==== Input material

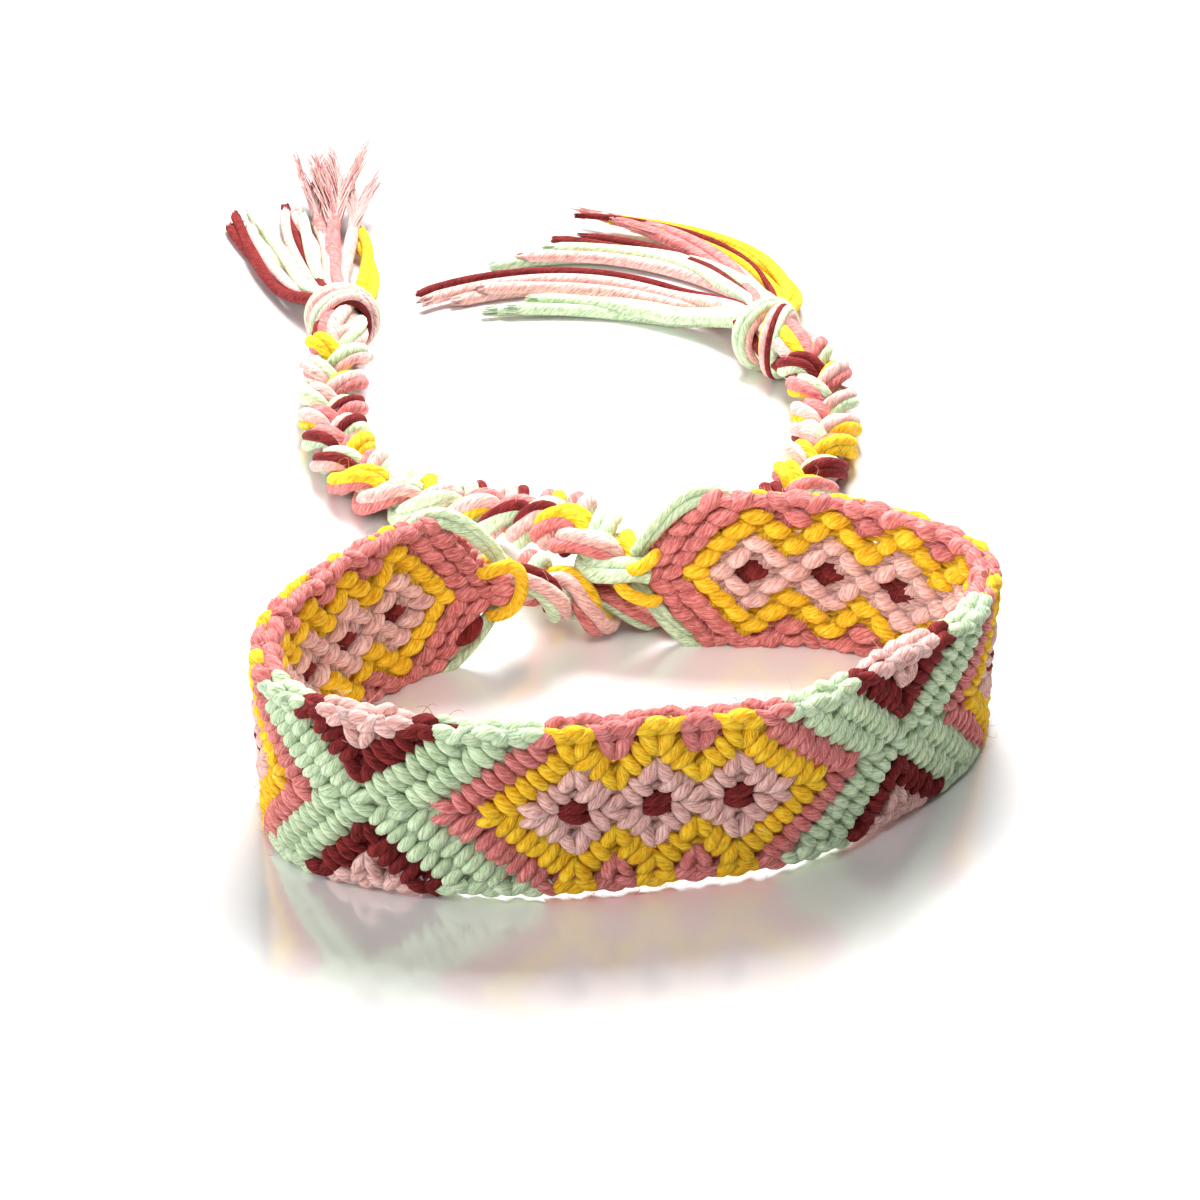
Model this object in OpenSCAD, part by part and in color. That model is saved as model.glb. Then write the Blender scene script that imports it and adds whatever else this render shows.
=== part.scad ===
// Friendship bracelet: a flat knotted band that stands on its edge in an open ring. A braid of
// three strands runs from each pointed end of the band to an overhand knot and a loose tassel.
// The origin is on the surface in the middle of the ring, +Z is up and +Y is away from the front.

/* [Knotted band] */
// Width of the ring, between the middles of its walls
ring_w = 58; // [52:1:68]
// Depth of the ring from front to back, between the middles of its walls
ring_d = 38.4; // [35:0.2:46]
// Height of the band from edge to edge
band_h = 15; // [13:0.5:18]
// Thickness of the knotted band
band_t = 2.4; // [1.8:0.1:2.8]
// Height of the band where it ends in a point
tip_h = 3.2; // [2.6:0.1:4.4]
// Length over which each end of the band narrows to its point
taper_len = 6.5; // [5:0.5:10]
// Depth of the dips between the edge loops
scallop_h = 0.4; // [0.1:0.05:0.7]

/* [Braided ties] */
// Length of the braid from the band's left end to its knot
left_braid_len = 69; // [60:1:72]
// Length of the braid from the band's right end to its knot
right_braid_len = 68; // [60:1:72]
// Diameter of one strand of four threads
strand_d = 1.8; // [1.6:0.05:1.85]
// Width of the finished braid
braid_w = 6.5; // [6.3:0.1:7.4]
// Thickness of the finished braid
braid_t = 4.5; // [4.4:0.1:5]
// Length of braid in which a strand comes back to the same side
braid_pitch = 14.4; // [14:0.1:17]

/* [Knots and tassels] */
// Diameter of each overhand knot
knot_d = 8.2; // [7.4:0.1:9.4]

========
==== Input material

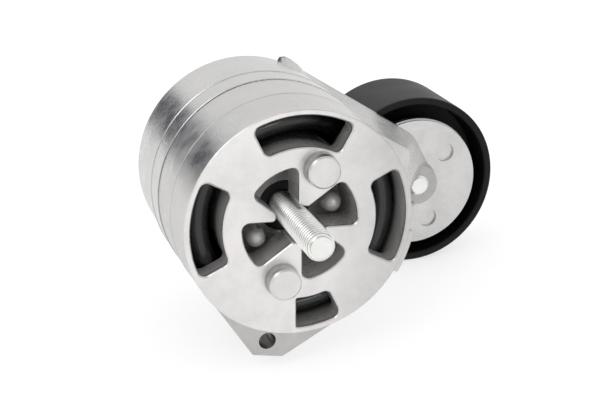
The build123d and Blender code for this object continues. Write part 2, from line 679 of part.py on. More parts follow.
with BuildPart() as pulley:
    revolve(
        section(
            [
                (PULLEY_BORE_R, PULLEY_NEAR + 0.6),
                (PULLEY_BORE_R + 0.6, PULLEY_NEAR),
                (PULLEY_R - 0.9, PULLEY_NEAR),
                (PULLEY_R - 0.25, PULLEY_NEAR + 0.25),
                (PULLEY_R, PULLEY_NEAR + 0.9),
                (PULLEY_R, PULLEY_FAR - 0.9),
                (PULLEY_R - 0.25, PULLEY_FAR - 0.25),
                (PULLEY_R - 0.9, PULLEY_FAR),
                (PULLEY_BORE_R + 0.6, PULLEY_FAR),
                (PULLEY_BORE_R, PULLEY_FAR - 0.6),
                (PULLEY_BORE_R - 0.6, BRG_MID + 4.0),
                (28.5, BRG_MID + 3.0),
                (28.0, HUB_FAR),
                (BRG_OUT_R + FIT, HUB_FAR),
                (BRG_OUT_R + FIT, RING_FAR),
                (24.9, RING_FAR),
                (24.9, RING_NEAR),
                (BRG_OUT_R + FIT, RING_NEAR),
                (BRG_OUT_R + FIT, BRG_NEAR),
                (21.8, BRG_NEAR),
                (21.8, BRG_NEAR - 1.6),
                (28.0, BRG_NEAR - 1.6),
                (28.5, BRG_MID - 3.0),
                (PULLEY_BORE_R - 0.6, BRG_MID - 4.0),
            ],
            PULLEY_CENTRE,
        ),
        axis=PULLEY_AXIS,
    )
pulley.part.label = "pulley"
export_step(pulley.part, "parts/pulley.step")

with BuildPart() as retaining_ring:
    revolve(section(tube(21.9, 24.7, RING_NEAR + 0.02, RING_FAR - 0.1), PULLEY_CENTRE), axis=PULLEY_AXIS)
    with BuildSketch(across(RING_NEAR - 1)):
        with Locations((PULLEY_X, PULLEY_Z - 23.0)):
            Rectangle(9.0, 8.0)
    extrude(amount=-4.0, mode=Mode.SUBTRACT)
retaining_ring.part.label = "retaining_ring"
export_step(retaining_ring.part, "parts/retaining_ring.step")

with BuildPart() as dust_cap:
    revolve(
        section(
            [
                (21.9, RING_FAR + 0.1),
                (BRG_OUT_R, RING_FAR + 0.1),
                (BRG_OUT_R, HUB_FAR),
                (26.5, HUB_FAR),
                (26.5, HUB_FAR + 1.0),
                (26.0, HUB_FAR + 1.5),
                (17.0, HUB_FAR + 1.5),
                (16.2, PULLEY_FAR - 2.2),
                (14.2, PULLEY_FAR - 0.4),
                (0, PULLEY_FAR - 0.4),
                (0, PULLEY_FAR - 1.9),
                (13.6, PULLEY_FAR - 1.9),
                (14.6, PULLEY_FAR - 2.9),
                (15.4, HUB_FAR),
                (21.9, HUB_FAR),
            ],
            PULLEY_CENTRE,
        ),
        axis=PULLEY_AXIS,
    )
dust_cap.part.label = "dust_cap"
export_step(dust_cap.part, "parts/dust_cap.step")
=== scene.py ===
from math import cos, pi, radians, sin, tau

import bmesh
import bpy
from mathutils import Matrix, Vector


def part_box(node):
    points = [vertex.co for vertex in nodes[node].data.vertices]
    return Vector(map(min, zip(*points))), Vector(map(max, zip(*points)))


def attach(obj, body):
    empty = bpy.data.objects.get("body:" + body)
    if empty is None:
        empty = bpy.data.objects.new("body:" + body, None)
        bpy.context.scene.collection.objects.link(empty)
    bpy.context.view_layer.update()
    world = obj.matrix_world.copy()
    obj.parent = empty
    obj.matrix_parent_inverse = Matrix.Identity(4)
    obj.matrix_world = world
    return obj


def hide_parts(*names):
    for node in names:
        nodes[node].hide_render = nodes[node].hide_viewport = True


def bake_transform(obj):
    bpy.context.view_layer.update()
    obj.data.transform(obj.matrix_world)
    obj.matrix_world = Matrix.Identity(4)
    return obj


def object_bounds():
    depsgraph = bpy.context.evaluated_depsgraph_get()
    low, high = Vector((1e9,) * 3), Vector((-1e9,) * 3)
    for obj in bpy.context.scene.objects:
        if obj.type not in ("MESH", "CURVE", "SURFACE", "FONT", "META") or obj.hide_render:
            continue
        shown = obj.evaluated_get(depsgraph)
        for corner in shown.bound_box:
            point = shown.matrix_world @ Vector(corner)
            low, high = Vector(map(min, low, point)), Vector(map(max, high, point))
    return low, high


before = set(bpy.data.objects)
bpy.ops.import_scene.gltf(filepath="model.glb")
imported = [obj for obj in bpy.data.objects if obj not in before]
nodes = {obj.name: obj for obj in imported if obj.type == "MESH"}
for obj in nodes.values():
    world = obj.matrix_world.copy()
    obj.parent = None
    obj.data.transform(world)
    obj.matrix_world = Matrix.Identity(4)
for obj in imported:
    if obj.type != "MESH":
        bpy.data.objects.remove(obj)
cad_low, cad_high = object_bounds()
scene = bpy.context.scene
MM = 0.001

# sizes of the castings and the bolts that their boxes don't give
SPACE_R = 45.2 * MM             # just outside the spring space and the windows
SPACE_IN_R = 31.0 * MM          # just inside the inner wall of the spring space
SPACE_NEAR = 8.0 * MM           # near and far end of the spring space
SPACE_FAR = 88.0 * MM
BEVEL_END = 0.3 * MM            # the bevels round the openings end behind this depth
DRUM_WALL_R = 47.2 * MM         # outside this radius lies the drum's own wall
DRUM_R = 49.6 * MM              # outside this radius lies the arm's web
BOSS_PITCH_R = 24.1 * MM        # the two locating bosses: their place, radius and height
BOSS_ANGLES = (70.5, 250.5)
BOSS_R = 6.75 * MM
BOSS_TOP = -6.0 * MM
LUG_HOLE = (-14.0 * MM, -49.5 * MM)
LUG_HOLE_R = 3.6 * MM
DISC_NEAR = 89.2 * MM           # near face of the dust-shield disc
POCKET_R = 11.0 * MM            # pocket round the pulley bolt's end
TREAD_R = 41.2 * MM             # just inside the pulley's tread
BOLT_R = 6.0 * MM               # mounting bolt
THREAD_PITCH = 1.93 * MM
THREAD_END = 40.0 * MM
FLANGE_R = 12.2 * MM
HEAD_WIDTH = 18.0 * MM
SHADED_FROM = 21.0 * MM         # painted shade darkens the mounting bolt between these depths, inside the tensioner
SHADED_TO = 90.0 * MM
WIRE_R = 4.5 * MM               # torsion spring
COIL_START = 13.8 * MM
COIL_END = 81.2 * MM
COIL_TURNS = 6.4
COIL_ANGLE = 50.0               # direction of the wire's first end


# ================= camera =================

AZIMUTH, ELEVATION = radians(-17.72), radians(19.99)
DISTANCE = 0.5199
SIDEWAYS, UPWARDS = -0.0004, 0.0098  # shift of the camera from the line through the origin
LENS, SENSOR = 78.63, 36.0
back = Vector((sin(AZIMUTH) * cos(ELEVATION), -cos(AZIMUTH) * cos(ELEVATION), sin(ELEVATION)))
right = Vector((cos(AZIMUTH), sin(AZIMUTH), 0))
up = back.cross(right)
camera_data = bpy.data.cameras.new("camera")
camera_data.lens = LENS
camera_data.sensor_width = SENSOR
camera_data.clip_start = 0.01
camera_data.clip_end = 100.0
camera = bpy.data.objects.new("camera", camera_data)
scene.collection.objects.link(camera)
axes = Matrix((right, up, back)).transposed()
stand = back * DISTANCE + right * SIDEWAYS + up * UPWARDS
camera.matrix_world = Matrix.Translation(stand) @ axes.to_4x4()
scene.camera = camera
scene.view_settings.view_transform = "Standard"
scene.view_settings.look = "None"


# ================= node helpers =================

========

**Task instructions:**
Copy out exactly the lines from the one with "Model this object" through the one with "from the front.", counting both ends, and no other lines.

**Exercise output:**
Model this object in OpenSCAD, part by part and in color. That model is saved as model.glb. Then write the Blender scene script that imports it and adds whatever else this render shows.
=== part.scad ===
// Friendship bracelet: a flat knotted band that stands on its edge in an open ring. A braid of
// three strands runs from each pointed end of the band to an overhand knot and a loose tassel.
// The origin is on the surface in the middle of the ring, +Z is up and +Y is away from the front.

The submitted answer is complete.